**PROBLEM**
Copy verbatim the material from its first line to the line that holds "# on one side", including that line.
>> Begin
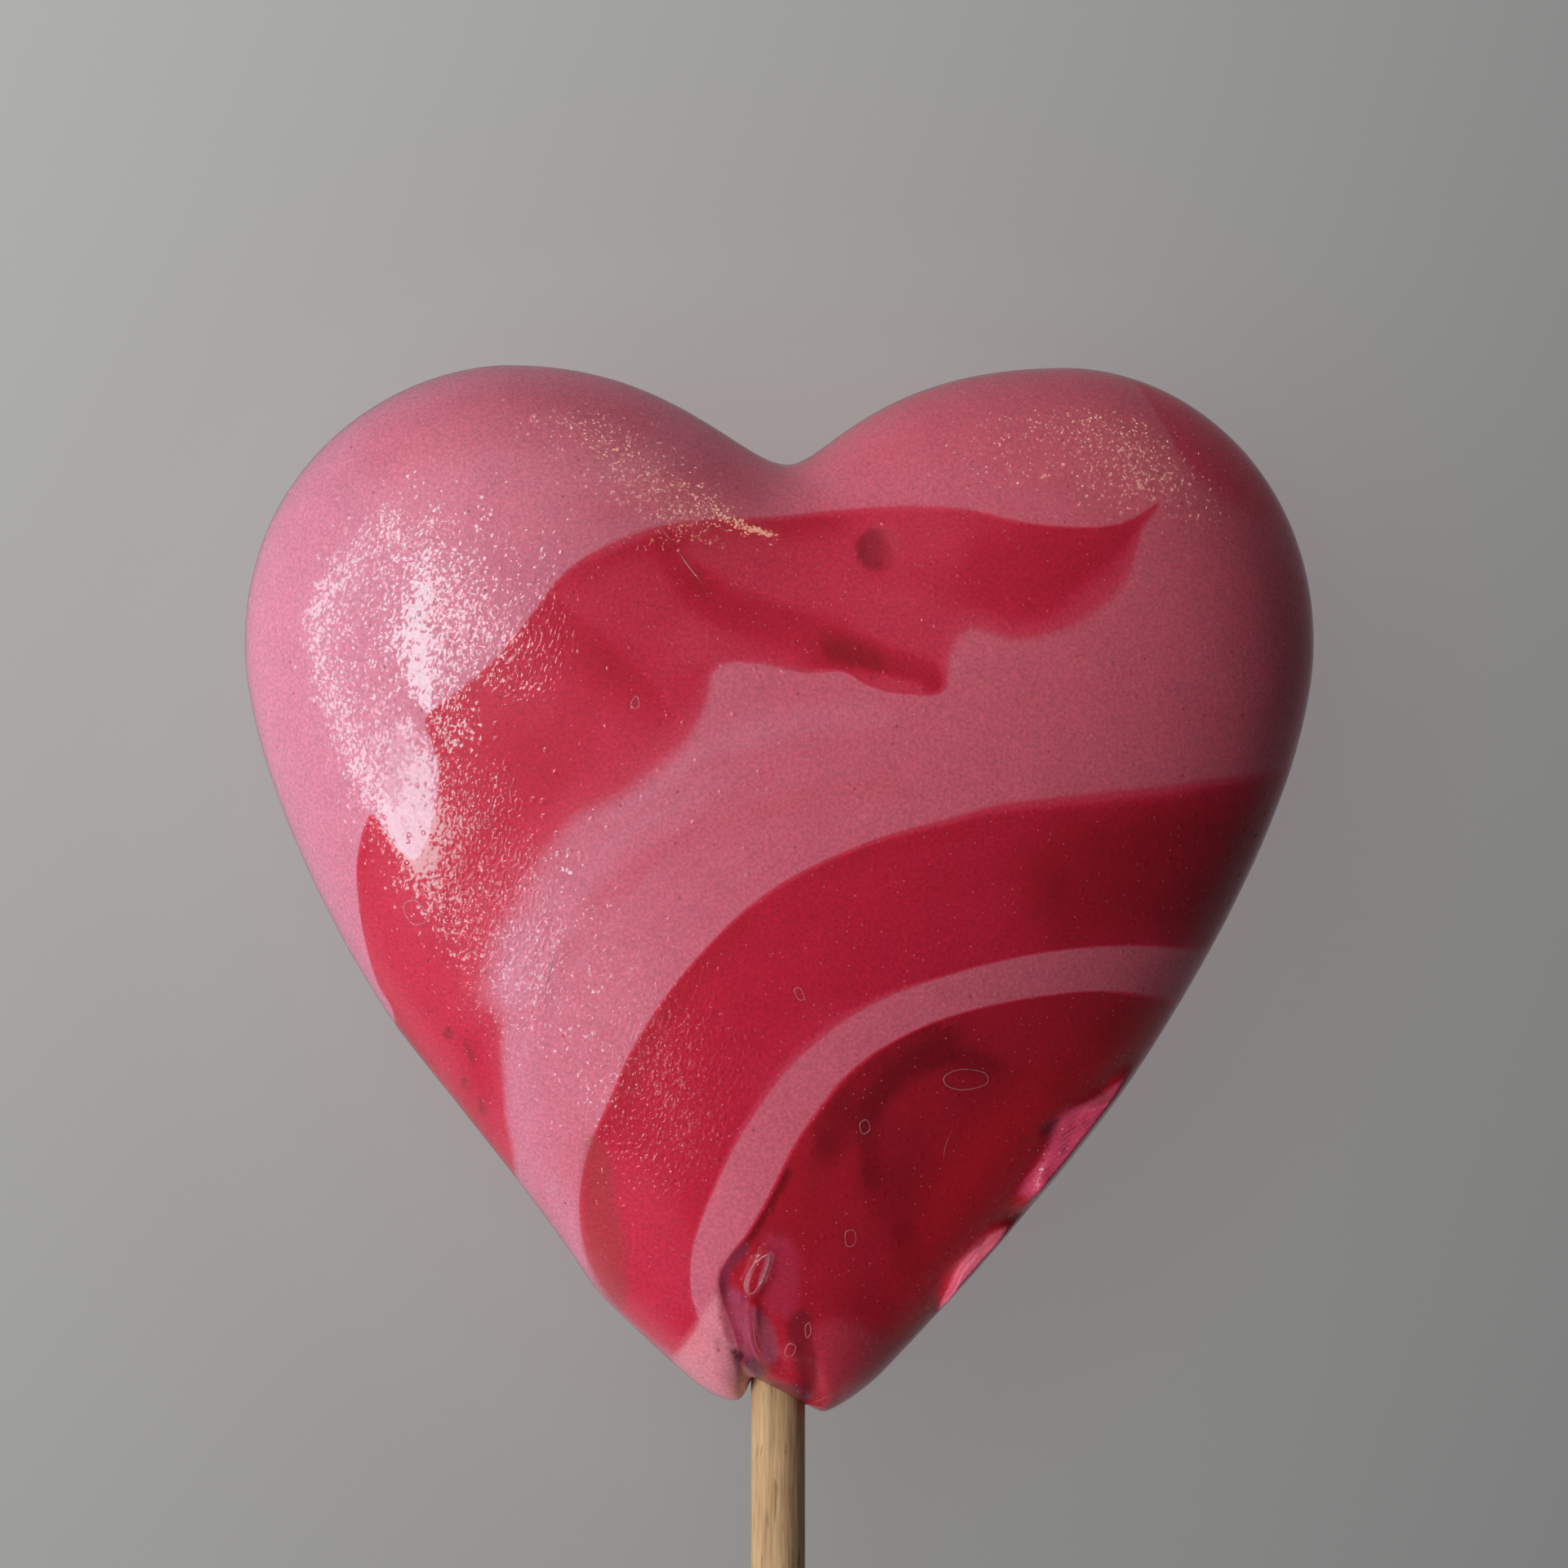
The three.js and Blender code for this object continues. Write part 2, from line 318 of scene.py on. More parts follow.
def edge_measure(points, places):
    """Signed distance to an outline, positive inside, divided by the outline's softness nearby."""
    loop = smooth_loop(places)
    starts, ends = loop[:, :2], np.roll(loop, -1, axis=0)[:, :2]
    steps = ends - starts
    squared = (steps ** 2).sum(axis=1)
    slope = steps[:, 0] / np.where(steps[:, 1] == 0, 1e-9, steps[:, 1])
    measure = np.full(len(points), -FAR)
    near = np.flatnonzero(near_box(points, loop, 2 * loop[:, 2].max()))
    for first in range(0, len(near), BATCH):
        chosen = near[first:first + BATCH]
        part = points[chosen][:, None, :]
        reach = part - starts
        along = np.clip((reach * steps).sum(axis=2) / squared, 0, 1)
        gap = np.linalg.norm(reach - along[:, :, None] * steps, axis=2) + 1e-4
        weight = gap ** -4
        soft = (weight * loop[:, 2]).sum(axis=1) / weight.sum(axis=1)
        level = (starts[:, 1] > part[:, :, 1]) != (ends[:, 1] > part[:, :, 1])
        crossed = level & (reach[:, :, 0] < slope * reach[:, :, 1])
        inside = crossed.sum(axis=1) % 2 == 1
        measure[chosen] = np.where(inside, 1, -1) * gap.min(axis=1) / soft
    return np.clip(measure, -FAR, FAR)


# %% [markdown]
# ## Strokes of a soft brush
#
# Folds, streaks, dents and thin places all follow short paths across the face. One helper serves them
# all: a stroke is a smooth path with a width, and with a fade on either side, so that it can end softly
# on one side and crisply on the other, as folded sugar does.

# %% Distance to a path, and a brush
def smooth_path(path, detail=8):
    """A smooth open line through the places."""
    knots = np.array([path[0], *path, path[-1]], dtype=float)
    t = np.linspace(0, 1, detail, endpoint=False)[:, None]
    line = [between(*four, t) for four in zip(knots, knots[1:], knots[2:], knots[3:])]
    return np.vstack([*line, knots[-1:]])


def path_distance(points, path):
    """Distance of each point to a path, and whether it lies to the left of the path's direction."""
    line = smooth_path(path)
    nearest = np.full(len(points), np.inf)
    left = np.zeros(len(points), dtype=bool)
    for start, end in zip(line, line[1:]):
        step = end - start
        reach = points - start
        along = np.clip(reach @ step / max(step @ step, 1e-9), 0, 1)
        gap = np.linalg.norm(reach - along[:, None] * step, axis=1)
        closer = gap < nearest
        nearest[closer] = gap[closer]
        left[closer] = (step[0] * reach[:, 1] - step[1] * reach[:, 0])[closer] > 0
    return nearest, left


def smooth_step(value):
    """0 to 1 with soft ends."""
    value = np.clip(value, 0, 1)
    return value * value * (3 - 2 * value)


def brush(points, path, width, fade_left, fade_right):
    """1 within half the width of a path, and 0 beyond the fade on each side."""
    near = near_box(points, smooth_path(path), 0.5 * width + max(fade_left, fade_right))
    nearest, left = path_distance(points[near], path)
    out = (nearest - 0.5 * width) / np.where(left, fade_left, fade_right)
    cover = np.zeros(len(points))
    cover[near] = 1 - smooth_step(out)
    return cover


def strokes(points, table):
    """The sum of a table of strokes: path, width, a fade or a left and a right one, and amount."""
    return sum(amount * brush(points, path, width, fades[0], fades[-1])
               for path, width, *fades, amount in table)


# %% [markdown]
# ## Dents and folds in the surface
#
# A poured heart is never as true as its mould. The face is a little wavy, which bends its highlights, and
# folds gather round the stick, where the sugar was pinched while it was warm. Two chips are broken out
# of the right rim. These are real moves of the mesh's points, as with the sculpting brushes.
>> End
**RESPONSE**
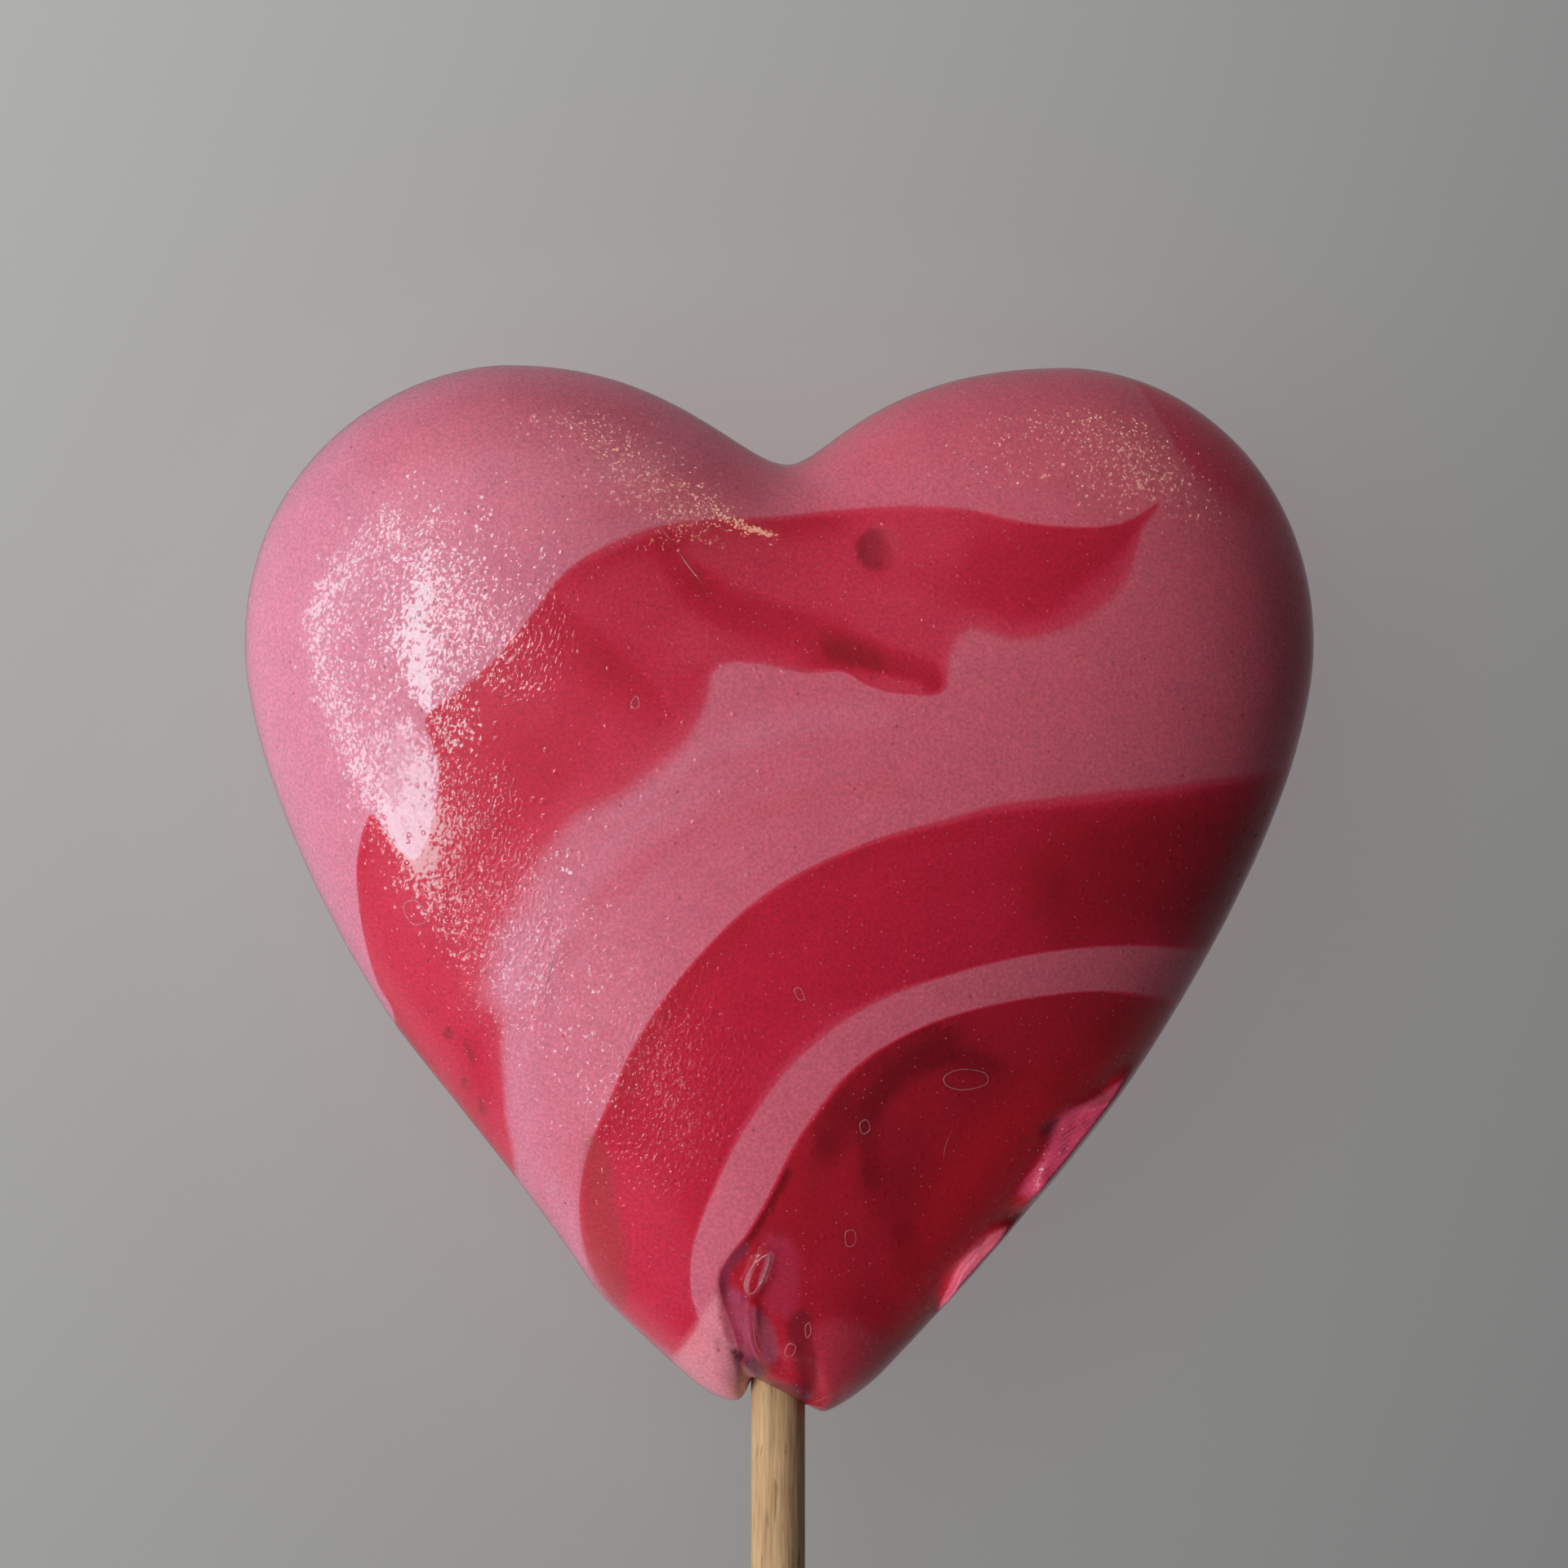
The three.js and Blender code for this object continues. Write part 2, from line 318 of scene.py on. More parts follow.
def edge_measure(points, places):
    """Signed distance to an outline, positive inside, divided by the outline's softness nearby."""
    loop = smooth_loop(places)
    starts, ends = loop[:, :2], np.roll(loop, -1, axis=0)[:, :2]
    steps = ends - starts
    squared = (steps ** 2).sum(axis=1)
    slope = steps[:, 0] / np.where(steps[:, 1] == 0, 1e-9, steps[:, 1])
    measure = np.full(len(points), -FAR)
    near = np.flatnonzero(near_box(points, loop, 2 * loop[:, 2].max()))
    for first in range(0, len(near), BATCH):
        chosen = near[first:first + BATCH]
        part = points[chosen][:, None, :]
        reach = part - starts
        along = np.clip((reach * steps).sum(axis=2) / squared, 0, 1)
        gap = np.linalg.norm(reach - along[:, :, None] * steps, axis=2) + 1e-4
        weight = gap ** -4
        soft = (weight * loop[:, 2]).sum(axis=1) / weight.sum(axis=1)
        level = (starts[:, 1] > part[:, :, 1]) != (ends[:, 1] > part[:, :, 1])
        crossed = level & (reach[:, :, 0] < slope * reach[:, :, 1])
        inside = crossed.sum(axis=1) % 2 == 1
        measure[chosen] = np.where(inside, 1, -1) * gap.min(axis=1) / soft
    return np.clip(measure, -FAR, FAR)


# %% [markdown]
# ## Strokes of a soft brush
#
# Folds, streaks, dents and thin places all follow short paths across the face. One helper serves them
# all: a stroke is a smooth path with a width, and with a fade on either side, so that it can end softly
# on one side and crisply on the other, as folded sugar does.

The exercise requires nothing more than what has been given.